The professionals who make location independence work long-term are the ones who treat each new base as a deliberate setup project, not a spontaneous adventure. The adventure comes after the infrastructure is in place.

Frequently Asked Questions

How long should I stay in a new city before deciding if it works?

Minimum four weeks. The first week is logistics and jet lag -- you're not actually experiencing the city. The second and third weeks give you a realistic picture of daily life. By week four, you know whether the internet is reliable, the cost of living matches expectations, and you've had enough social interaction to assess the community. Cities that don't click in four weeks rarely click in eight.

Should I book accommodation before arriving or find it locally?

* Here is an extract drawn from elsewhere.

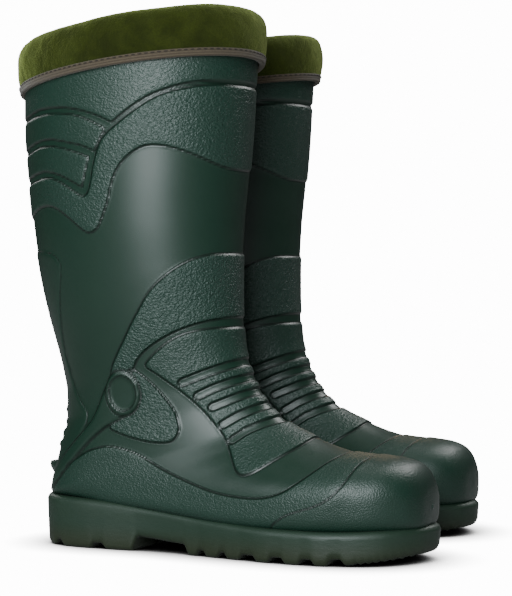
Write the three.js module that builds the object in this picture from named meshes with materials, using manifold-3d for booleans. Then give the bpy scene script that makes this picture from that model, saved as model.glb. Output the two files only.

Book the first 1-2 weeks on Airbnb before arriving, then look locally for a longer-term option once you're on the ground. This gives you a safe landing pad while you explore neighborhoods in person. Local rentals found through Facebook groups or walking around are almost always cheaper than anything you can book remotely, but you need to be in the city to find them.

What's the biggest mistake people make when setting up in a new city?

Skipping the internet verification. People book a beautiful apartment, arrive, discover the WiFi is 5 Mbps, and spend their first week stressed and working from coffee shops. Always verify internet speed before committing to any accommodation longer than a week. Message the host for a speed test, check reviews from other remote workers, and test it yourself on day one.